Gas stations in Germany will be required to provide charging for electric vehicles as part of the country’s €130 billion coronavirus stimulus package, Reuters reports. In addition, the government is also increasing its subsidy for electric vehicles by €3,000 to €6,000 for cars costing less than €40,000. Combined, these measures could be a big boost for electric car adoption in a country where many of the world’s biggest automakers are headquartered.
Electric vehicles are currently relatively uncommon in the country. According to Reuters, less than 2 percent of the cars sold in Germany last year were electric, compared to 32 percent for diesel cars and 59.2 percent for petrol. A key limiting factor for adoption is range anxiety, with customers worried that they won’t be able to recharge if their vehicle runs out of power while on the road. The new law is an attempt to change this.
Despite the increase, research suggests Germany may need yet more chargers for electric cars to go fully mainstream. Reuters notes that the country has 14,118 gas stations, but one report suggests it will need around 70,000 charging stations and 7,000 fast chargers to achieve mass market adoption. The country had 27,730 electric car charging stations as of March 2020.
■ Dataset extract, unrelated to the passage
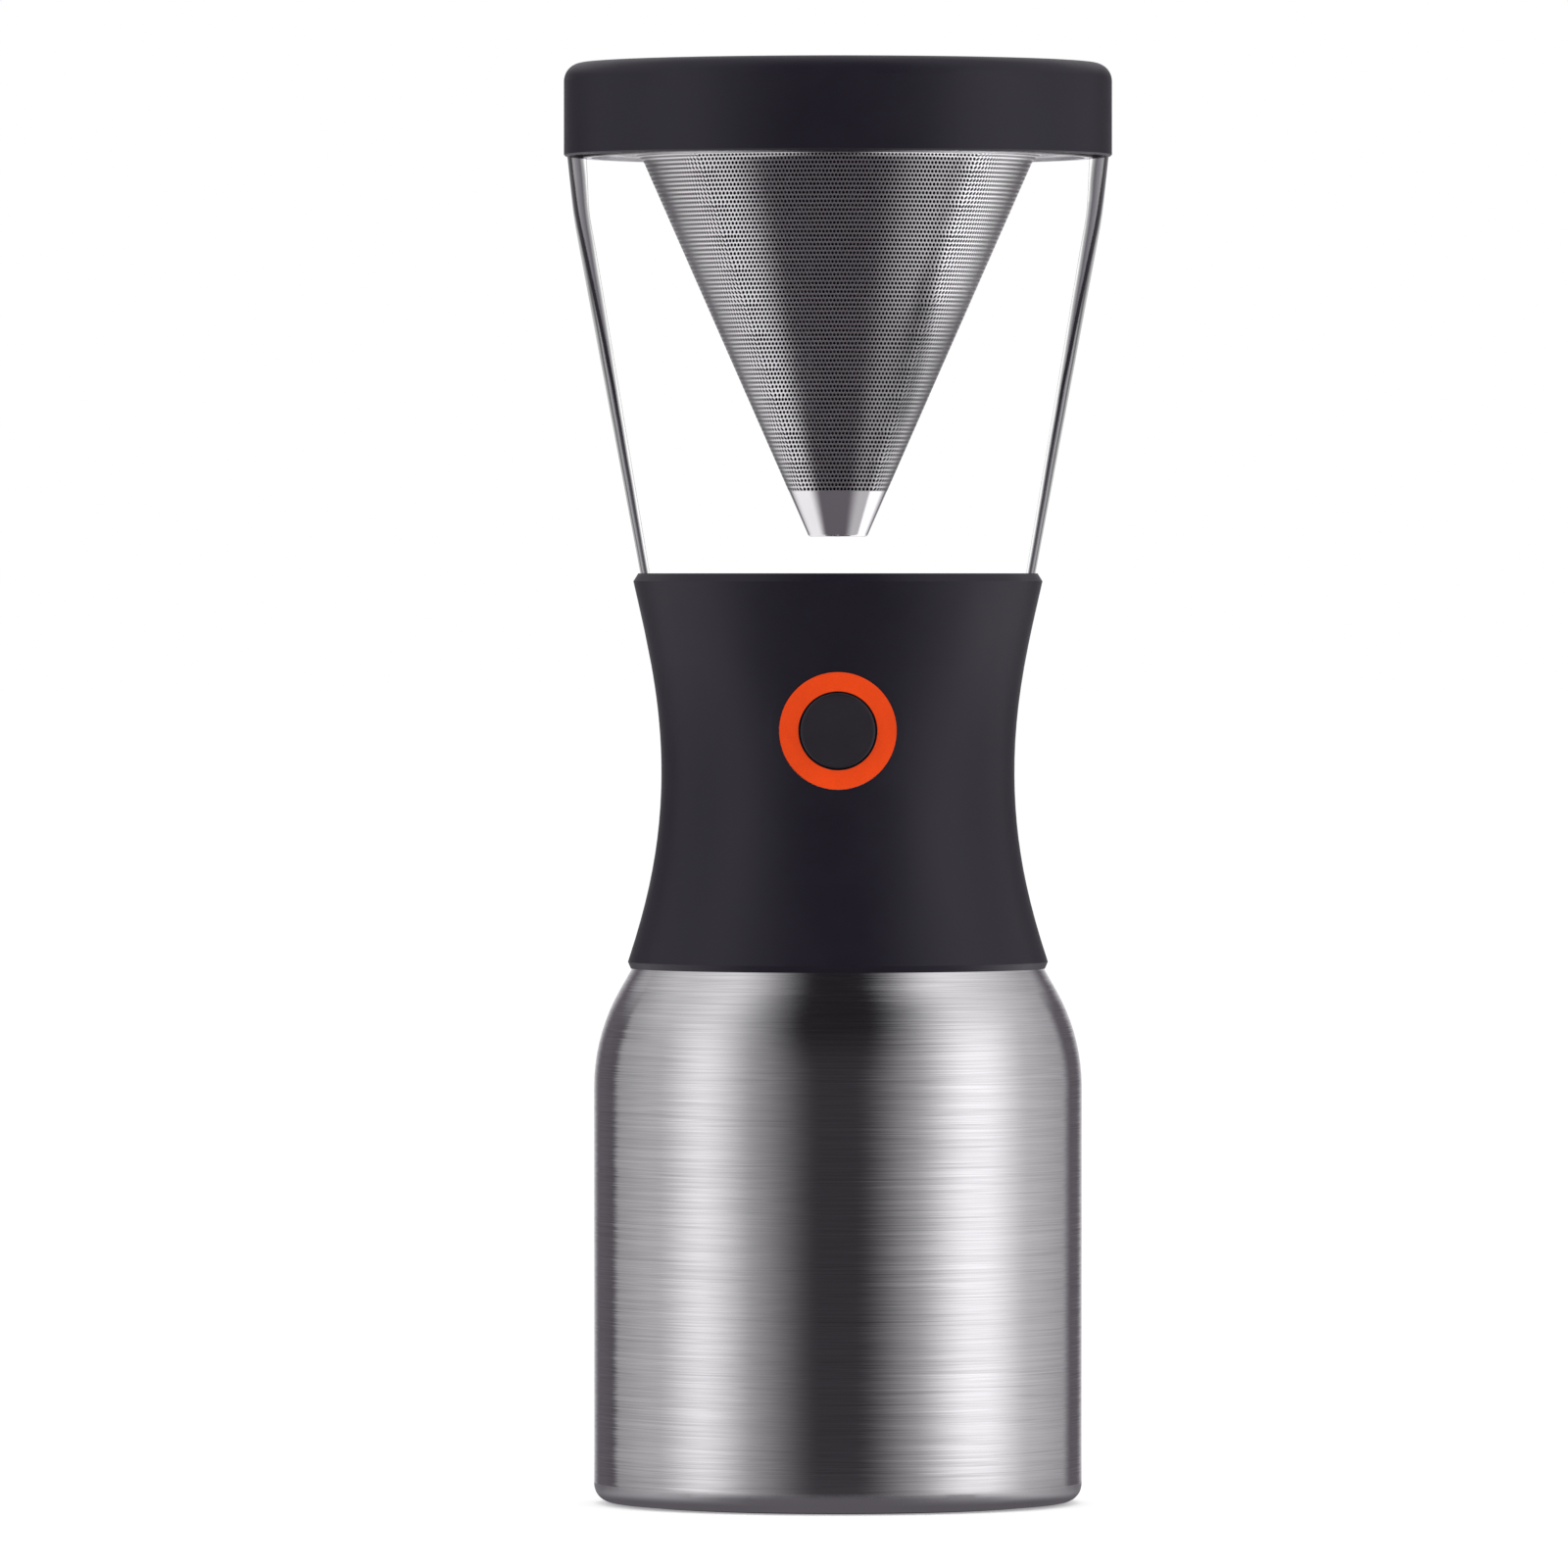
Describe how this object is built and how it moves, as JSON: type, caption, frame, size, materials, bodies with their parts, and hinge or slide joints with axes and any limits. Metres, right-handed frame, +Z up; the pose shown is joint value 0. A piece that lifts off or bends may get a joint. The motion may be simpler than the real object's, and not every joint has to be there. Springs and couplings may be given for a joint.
{
  "type": "cold brew coffee maker",
  "caption": "Cold brew coffee maker: a clear chamber with a lid and a hanging cone filter on a push-button drain valve that screws onto a steel flask.",
  "frame": {"origin": "middle of the foot, on the surface that the flask stands on", "axes": "+Z up through the flask, the brewer and the lid; the push button faces -Y; +X is on the right seen from the button's side"},
  "size_m": [0.1286, 0.1286, 0.3379],
  "materials": {
    "brushed_shell": "brushed with fine level lines",
    "smooth_steel": "satin",
    "liner_steel": "satin",
    "polished_steel": "polished",
    "perforated_steel": "finely perforated",
    "spring_steel": "bright drawn wire",
    "grip_plastic": "satin, very fine grain",
    "lid_plastic": "satin, very fine grain",
    "inner_plastic": "moulded, matt",
    "natural_plastic": "moulded, matt",
    "button_plastic": "fine matt grain",
    "orange_plastic": "matt, coloured through",
    "clear_plastic": "clear and glossy",
    "silicone": "soft, matt",
    "dark_rubber": "soft, matt"
  },
  "bodies": {
    "carafe": {"carafe_outer_shell": "brushed_shell", "carafe_inner_liner": "liner_steel", "carafe_bottom_plate": "liner_steel", "vacuum_getter": "liner_steel", "base_cap": "smooth_steel", "foot_ring": "dark_rubber"},
    "neck_seal": {"neck_gasket": "silicone"},
    "brewer": {"grip_shell": "grip_plastic", "thread_collar": "inner_plastic", "brew_chamber": "clear_plastic", "chamber_gasket": "silicone", "clamp_nut": "inner_plastic", "valve_body": "natural_plastic", "valve_body_seal": "silicone", "housing_screws": "spring_steel", "stem_guide": "natural_plastic", "drip_spout": "inner_plastic", "plunger_seal": "silicone", "gland_cap": "inner_plastic", "button_ring": "orange_plastic", "button_spring": "spring_steel", "valve_spring": "spring_steel"},
    "button": {"button_cap": "button_plastic", "plunger_rod": "polished_steel", "wedge_fork": "natural_plastic"},
    "valve": {"valve_plug": "silicone", "valve_stem": "polished_steel", "cross_pin": "polished_steel", "spring_clip": "spring_steel"},
    "filter": {"filter_cone": "perforated_steel", "filter_rim": "polished_steel", "filter_tip": "polished_steel"},
    "lid": {"lid_cap": "lid_plastic", "lid_liner": "inner_plastic", "lid_gasket": "silicone"}
  },
  "joints": [
    {"name": "brewer_lift", "type": "slide", "parent": "carafe", "child": "neck_seal", "axis": [0, 0, 1], "range_m": [0, 0.00601]},
    {"name": "brewer_turn", "type": "hinge", "parent": "neck_seal", "child": "brewer", "pos_m": [0, 0, 0.16], "axis": [0, 0, 1], "range_deg": [0, 540]},
    {"name": "button_press", "type": "slide", "parent": "brewer", "child": "button", "axis": [0, 1, 0], "range_m": [0, 0.0045], "stiffness_N_per_m": 500, "springref_m": -0.004, "deforming": ["button_spring"]},
    {"name": "valve_lift", "type": "slide", "parent": "brewer", "child": "valve", "axis": [0, 0, 1], "range_m": [0, 0.00271], "stiffness_N_per_m": 150, "springref_m": -0.004, "deforming": ["valve_spring"]},
    {"name": "filter_lift", "type": "slide", "parent": "brewer", "child": "filter", "axis": [0, 0, 1], "range_m": [0, 0.11]},
    {"name": "lid_lift", "type": "slide", "parent": "filter", "child": "lid", "axis": [0, 0, 1], "range_m": [0, 0.05]}
  ],
  "couplings": [
    {"joint": "brewer_lift", "follows": "brewer_turn", "m_per_rad": 0.00063662},
    {"joint": "valve_lift", "follows": "button_press", "ratio": 0.6}
  ]
}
Still, it’s a positive step for a country where automotive giants such as VW, BMW, and Daimler have their headquarters. Many of these established automakers are now heavily investing in electric vehicles after the Dieselgate scandal seriously undermined their green credentials. Electric car manufacturer Tesla is also in the process of establishing its first European Gigafactory in the country at a site near Berlin.
Germany isn’t the only country to announce measures to increase the adoption of electric vehicles this week. Yesterday, France announced a subsidy of up to €12,000 when they buy an electric car, Time reports.